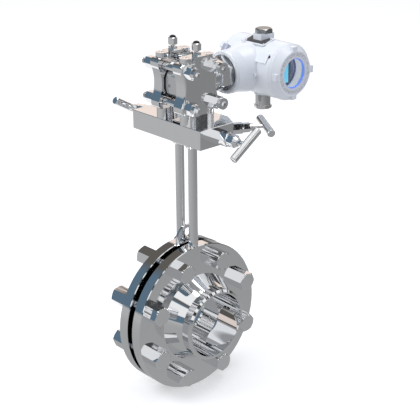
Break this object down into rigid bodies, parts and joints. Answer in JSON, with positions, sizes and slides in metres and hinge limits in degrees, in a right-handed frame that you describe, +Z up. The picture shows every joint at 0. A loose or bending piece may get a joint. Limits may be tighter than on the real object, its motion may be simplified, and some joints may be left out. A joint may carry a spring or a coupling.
{
  "type": "orifice plate flow meter",
  "caption": "Orifice plate clamped between weld neck pipe flanges, with impulse tubes rising to a three valve manifold and a differential pressure transmitter with a display.",
  "frame": {"origin": "centre of the inlet flange's weld end, on the pipe axis", "axes": "+X along the pipe, downstream; +Z up towards the transmitter; +Y towards the transmitter housing"},
  "size_m": [0.274, 0.316, 0.5566],
  "materials": {
    "flange_steel": "polished stainless steel",
    "plate_steel": "polished stainless steel",
    "gasket": "graphite sheet",
    "fastener_steel": "bright stainless steel",
    "tube_steel": "polished stainless steel",
    "block_steel": "mirror polished stainless steel",
    "seal_rubber": "black rubber",
    "valve_steel": "bright stainless steel",
    "cell_steel": "polished stainless steel",
    "module_steel": "machined stainless steel",
    "swivel_steel": "machined stainless steel",
    "vent_steel": "machined stainless steel",
    "vent_cap": "blackened steel",
    "white_paint": "white paint on cast aluminium",
    "grey_paint": "satin grey paint on cast aluminium",
    "window": "clear toughened glass",
    "post_brass": "plated brass",
    "dark_plastic": "dark moulded plastic",
    "screen": "lit liquid crystal screen",
    "plug": "dark steel",
    "gland_steel": "bright steel"
  },
  "bodies": {
    "meter": {"inlet_flange": "flange_steel", "outlet_flange": "flange_steel", "orifice_plate": "plate_steel", "inlet_gasket": "gasket", "outlet_gasket": "gasket", "flange_bolts": "fastener_steel", "flange_nuts": "fastener_steel", "inlet_impulse_tube": "tube_steel", "inlet_tube_fitting": "tube_steel", "outlet_impulse_tube": "tube_steel", "outlet_tube_fitting": "tube_steel", "manifold_block": "block_steel", "inlet_port_seal": "seal_rubber", "outlet_port_seal": "seal_rubber", "inlet_valve_bonnet": "valve_steel", "inlet_valve_gland_nut": "valve_steel", "outlet_valve_bonnet": "valve_steel", "outlet_valve_gland_nut": "valve_steel", "equalising_valve_bonnet": "valve_steel", "equalising_valve_gland_nut": "valve_steel", "inlet_process_flange": "cell_steel", "outlet_process_flange": "cell_steel", "cell_bolts": "fastener_steel", "cell_nuts": "fastener_steel", "foot_screws": "fastener_steel", "sensor_module": "module_steel", "inlet_cell_seal": "seal_rubber", "outlet_cell_seal": "seal_rubber", "swivel_nut": "swivel_steel", "inlet_vent_seat": "vent_steel", "outlet_vent_seat": "vent_steel"},
    "transmitter": {"housing": "white_paint", "display_posts": "post_brass", "display_module": "dark_plastic", "display_screen": "screen", "terminal_block": "dark_plastic", "conduit_plug": "plug", "cable_gland": "gland_steel", "gland_nut": "gland_steel"},
    "front_ring": {"front_seal_ring": "seal_rubber"},
    "front_lid": {"front_cover": "grey_paint", "window_glass": "window"},
    "rear_ring": {"rear_seal_ring": "seal_rubber"},
    "rear_lid": {"rear_cover": "white_paint"},
    "inlet_needle": {"inlet_valve_needle": "valve_steel"},
    "inlet_handle": {"inlet_valve_stem": "valve_steel", "inlet_valve_cross_bar": "valve_steel"},
    "outlet_needle": {"outlet_valve_needle": "valve_steel"},
    "outlet_handle": {"outlet_valve_stem": "valve_steel", "outlet_valve_cross_bar": "valve_steel"},
    "equalising_needle": {"equalising_valve_needle": "valve_steel"},
    "equalising_handle": {"equalising_valve_stem": "valve_steel", "equalising_valve_cross_bar": "valve_steel"},
    "inlet_vent_stem": {"inlet_vent_needle": "vent_steel"},
    "inlet_vent_knob": {"inlet_vent_cap": "vent_cap"},
    "outlet_vent_stem": {"outlet_vent_needle": "vent_steel"},
    "outlet_vent_knob": {"outlet_vent_cap": "vent_cap"}
  },
  "joints": [
    {"name": "inlet_valve_travel", "type": "slide", "parent": "meter", "child": "inlet_needle", "axis": [-1, 0, 0], "range_m": [0, 0.0046]},
    {"name": "inlet_valve_turn", "type": "hinge", "parent": "inlet_needle", "child": "inlet_handle", "pos_m": [-0.02, 0.006, 0.3036], "axis": [-1, 0, 0], "range_deg": [0, 1080]},
    {"name": "outlet_valve_travel", "type": "slide", "parent": "meter", "child": "outlet_needle", "axis": [1, 0, 0], "range_m": [0, 0.0046]},
    {"name": "outlet_valve_turn", "type": "hinge", "parent": "outlet_needle", "child": "outlet_handle", "pos_m": [0.131, 0.006, 0.3036], "axis": [1, 0, 0], "range_deg": [0, 1080]},
    {"name": "equalising_valve_travel", "type": "slide", "parent": "meter", "child": "equalising_needle", "axis": [0.4761, 0.8794, 0], "range_m": [0, 0.0046]},
    {"name": "equalising_valve_turn", "type": "hinge", "parent": "equalising_needle", "child": "equalising_handle", "pos_m": [0.1177, 0.0428, 0.3036], "axis": [0.4761, 0.8794, 0], "range_deg": [0, 1080]},
    {"name": "inlet_vent_travel", "type": "slide", "parent": "meter", "child": "inlet_vent_stem", "axis": [0, 0, 1], "range_m": [0, 0.0031]},
    {"name": "inlet_vent_turn", "type": "hinge", "parent": "inlet_vent_stem", "child": "inlet_vent_knob", "pos_m": [0.04035, 0, 0.4216], "axis": [0, 0, 1], "range_deg": [0, 1080]},
    {"name": "outlet_vent_travel", "type": "slide", "parent": "meter", "child": "outlet_vent_stem", "axis": [0, 0, 1], "range_m": [0, 0.0031]},
    {"name": "outlet_vent_turn", "type": "hinge", "parent": "outlet_vent_stem", "child": "outlet_vent_knob", "pos_m": [0.09165, 0, 0.4216], "axis": [0, 0, 1], "range_deg": [0, 1080]},
    {"name": "housing_swivel", "type": "hinge", "parent": "meter", "child": "transmitter", "pos_m": [0.066, 0.09, 0.372], "axis": [0, 1, 0], "range_deg": [-90, 90]},
    {"name": "front_cover_travel", "type": "slide", "parent": "transmitter", "child": "front_ring", "axis": [1, 0, 0], "range_m": [0, 0.0101]},
    {"name": "front_cover_turn", "type": "hinge", "parent": "front_ring", "child": "front_lid", "pos_m": [0.126, 0.154, 0.3705], "axis": [1, 0, 0], "range_deg": [0, 2400]},
    {"name": "rear_cover_travel", "type": "slide", "parent": "transmitter", "child": "rear_ring", "axis": [-1, 0, 0], "range_m": [0, 0.0101]},
    {"name": "rear_cover_turn", "type": "hinge", "parent": "rear_ring", "child": "rear_lid", "pos_m": [0.024, 0.154, 0.3705], "axis": [-1, 0, 0], "range_deg": [0, 2400]}
  ],
  "couplings": [
    {"joint": "inlet_valve_travel", "follows": "inlet_valve_turn", "m_per_rad": 0.00023873},
    {"joint": "outlet_valve_travel", "follows": "outlet_valve_turn", "m_per_rad": 0.00023873},
    {"joint": "equalising_valve_travel", "follows": "equalising_valve_turn", "m_per_rad": 0.00023873},
    {"joint": "inlet_vent_travel", "follows": "inlet_vent_turn", "m_per_rad": 0.00015915},
    {"joint": "outlet_vent_travel", "follows": "outlet_vent_turn", "m_per_rad": 0.00015915},
    {"joint": "front_cover_travel", "follows": "front_cover_turn", "m_per_rad": 0.00023873},
    {"joint": "rear_cover_travel", "follows": "rear_cover_turn", "m_per_rad": 0.00023873}
  ]
}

◇ ◇ ◇ ◇ ◇

== Task to complete ==
Please repeat the listing exactly, with nothing left out.

== Task result ==
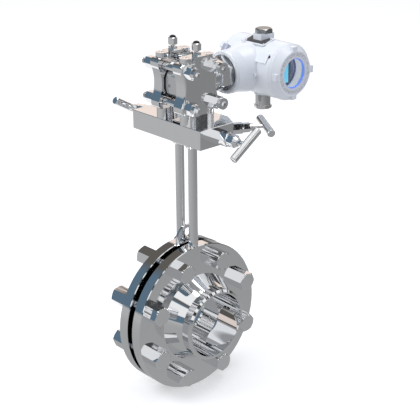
Break this object down into rigid bodies, parts and joints. Answer in JSON, with positions, sizes and slides in metres and hinge limits in degrees, in a right-handed frame that you describe, +Z up. The picture shows every joint at 0. A loose or bending piece may get a joint. Limits may be tighter than on the real object, its motion may be simplified, and some joints may be left out. A joint may carry a spring or a coupling.
{
  "type": "orifice plate flow meter",
  "caption": "Orifice plate clamped between weld neck pipe flanges, with impulse tubes rising to a three valve manifold and a differential pressure transmitter with a display.",
  "frame": {"origin": "centre of the inlet flange's weld end, on the pipe axis", "axes": "+X along the pipe, downstream; +Z up towards the transmitter; +Y towards the transmitter housing"},
  "size_m": [0.274, 0.316, 0.5566],
  "materials": {
    "flange_steel": "polished stainless steel",
    "plate_steel": "polished stainless steel",
    "gasket": "graphite sheet",
    "fastener_steel": "bright stainless steel",
    "tube_steel": "polished stainless steel",
    "block_steel": "mirror polished stainless steel",
    "seal_rubber": "black rubber",
    "valve_steel": "bright stainless steel",
    "cell_steel": "polished stainless steel",
    "module_steel": "machined stainless steel",
    "swivel_steel": "machined stainless steel",
    "vent_steel": "machined stainless steel",
    "vent_cap": "blackened steel",
    "white_paint": "white paint on cast aluminium",
    "grey_paint": "satin grey paint on cast aluminium",
    "window": "clear toughened glass",
    "post_brass": "plated brass",
    "dark_plastic": "dark moulded plastic",
    "screen": "lit liquid crystal screen",
    "plug": "dark steel",
    "gland_steel": "bright steel"
  },
  "bodies": {
    "meter": {"inlet_flange": "flange_steel", "outlet_flange": "flange_steel", "orifice_plate": "plate_steel", "inlet_gasket": "gasket", "outlet_gasket": "gasket", "flange_bolts": "fastener_steel", "flange_nuts": "fastener_steel", "inlet_impulse_tube": "tube_steel", "inlet_tube_fitting": "tube_steel", "outlet_impulse_tube": "tube_steel", "outlet_tube_fitting": "tube_steel", "manifold_block": "block_steel", "inlet_port_seal": "seal_rubber", "outlet_port_seal": "seal_rubber", "inlet_valve_bonnet": "valve_steel", "inlet_valve_gland_nut": "valve_steel", "outlet_valve_bonnet": "valve_steel", "outlet_valve_gland_nut": "valve_steel", "equalising_valve_bonnet": "valve_steel", "equalising_valve_gland_nut": "valve_steel", "inlet_process_flange": "cell_steel", "outlet_process_flange": "cell_steel", "cell_bolts": "fastener_steel", "cell_nuts": "fastener_steel", "foot_screws": "fastener_steel", "sensor_module": "module_steel", "inlet_cell_seal": "seal_rubber", "outlet_cell_seal": "seal_rubber", "swivel_nut": "swivel_steel", "inlet_vent_seat": "vent_steel", "outlet_vent_seat": "vent_steel"},
    "transmitter": {"housing": "white_paint", "display_posts": "post_brass", "display_module": "dark_plastic", "display_screen": "screen", "terminal_block": "dark_plastic", "conduit_plug": "plug", "cable_gland": "gland_steel", "gland_nut": "gland_steel"},
    "front_ring": {"front_seal_ring": "seal_rubber"},
    "front_lid": {"front_cover": "grey_paint", "window_glass": "window"},
    "rear_ring": {"rear_seal_ring": "seal_rubber"},
    "rear_lid": {"rear_cover": "white_paint"},
    "inlet_needle": {"inlet_valve_needle": "valve_steel"},
    "inlet_handle": {"inlet_valve_stem": "valve_steel", "inlet_valve_cross_bar": "valve_steel"},
    "outlet_needle": {"outlet_valve_needle": "valve_steel"},
    "outlet_handle": {"outlet_valve_stem": "valve_steel", "outlet_valve_cross_bar": "valve_steel"},
    "equalising_needle": {"equalising_valve_needle": "valve_steel"},
    "equalising_handle": {"equalising_valve_stem": "valve_steel", "equalising_valve_cross_bar": "valve_steel"},
    "inlet_vent_stem": {"inlet_vent_needle": "vent_steel"},
    "inlet_vent_knob": {"inlet_vent_cap": "vent_cap"},
    "outlet_vent_stem": {"outlet_vent_needle": "vent_steel"},
    "outlet_vent_knob": {"outlet_vent_cap": "vent_cap"}
  },
  "joints": [
    {"name": "inlet_valve_travel", "type": "slide", "parent": "meter", "child": "inlet_needle", "axis": [-1, 0, 0], "range_m": [0, 0.0046]},
    {"name": "inlet_valve_turn", "type": "hinge", "parent": "inlet_needle", "child": "inlet_handle", "pos_m": [-0.02, 0.006, 0.3036], "axis": [-1, 0, 0], "range_deg": [0, 1080]},
    {"name": "outlet_valve_travel", "type": "slide", "parent": "meter", "child": "outlet_needle", "axis": [1, 0, 0], "range_m": [0, 0.0046]},
    {"name": "outlet_valve_turn", "type": "hinge", "parent": "outlet_needle", "child": "outlet_handle", "pos_m": [0.131, 0.006, 0.3036], "axis": [1, 0, 0], "range_deg": [0, 1080]},
    {"name": "equalising_valve_travel", "type": "slide", "parent": "meter", "child": "equalising_needle", "axis": [0.4761, 0.8794, 0], "range_m": [0, 0.0046]},
    {"name": "equalising_valve_turn", "type": "hinge", "parent": "equalising_needle", "child": "equalising_handle", "pos_m": [0.1177, 0.0428, 0.3036], "axis": [0.4761, 0.8794, 0], "range_deg": [0, 1080]},
    {"name": "inlet_vent_travel", "type": "slide", "parent": "meter", "child": "inlet_vent_stem", "axis": [0, 0, 1], "range_m": [0, 0.0031]},
    {"name": "inlet_vent_turn", "type": "hinge", "parent": "inlet_vent_stem", "child": "inlet_vent_knob", "pos_m": [0.04035, 0, 0.4216], "axis": [0, 0, 1], "range_deg": [0, 1080]},
    {"name": "outlet_vent_travel", "type": "slide", "parent": "meter", "child": "outlet_vent_stem", "axis": [0, 0, 1], "range_m": [0, 0.0031]},
    {"name": "outlet_vent_turn", "type": "hinge", "parent": "outlet_vent_stem", "child": "outlet_vent_knob", "pos_m": [0.09165, 0, 0.4216], "axis": [0, 0, 1], "range_deg": [0, 1080]},
    {"name": "housing_swivel", "type": "hinge", "parent": "meter", "child": "transmitter", "pos_m": [0.066, 0.09, 0.372], "axis": [0, 1, 0], "range_deg": [-90, 90]},
    {"name": "front_cover_travel", "type": "slide", "parent": "transmitter", "child": "front_ring", "axis": [1, 0, 0], "range_m": [0, 0.0101]},
    {"name": "front_cover_turn", "type": "hinge", "parent": "front_ring", "child": "front_lid", "pos_m": [0.126, 0.154, 0.3705], "axis": [1, 0, 0], "range_deg": [0, 2400]},
    {"name": "rear_cover_travel", "type": "slide", "parent": "transmitter", "child": "rear_ring", "axis": [-1, 0, 0], "range_m": [0, 0.0101]},
    {"name": "rear_cover_turn", "type": "hinge", "parent": "rear_ring", "child": "rear_lid", "pos_m": [0.024, 0.154, 0.3705], "axis": [-1, 0, 0], "range_deg": [0, 2400]}
  ],
  "couplings": [
    {"joint": "inlet_valve_travel", "follows": "inlet_valve_turn", "m_per_rad": 0.00023873},
    {"joint": "outlet_valve_travel", "follows": "outlet_valve_turn", "m_per_rad": 0.00023873},
    {"joint": "equalising_valve_travel", "follows": "equalising_valve_turn", "m_per_rad": 0.00023873},
    {"joint": "inlet_vent_travel", "follows": "inlet_vent_turn", "m_per_rad": 0.00015915},
    {"joint": "outlet_vent_travel", "follows": "outlet_vent_turn", "m_per_rad": 0.00015915},
    {"joint": "front_cover_travel", "follows": "front_cover_turn", "m_per_rad": 0.00023873},
    {"joint": "rear_cover_travel", "follows": "rear_cover_turn", "m_per_rad": 0.00023873}
  ]
}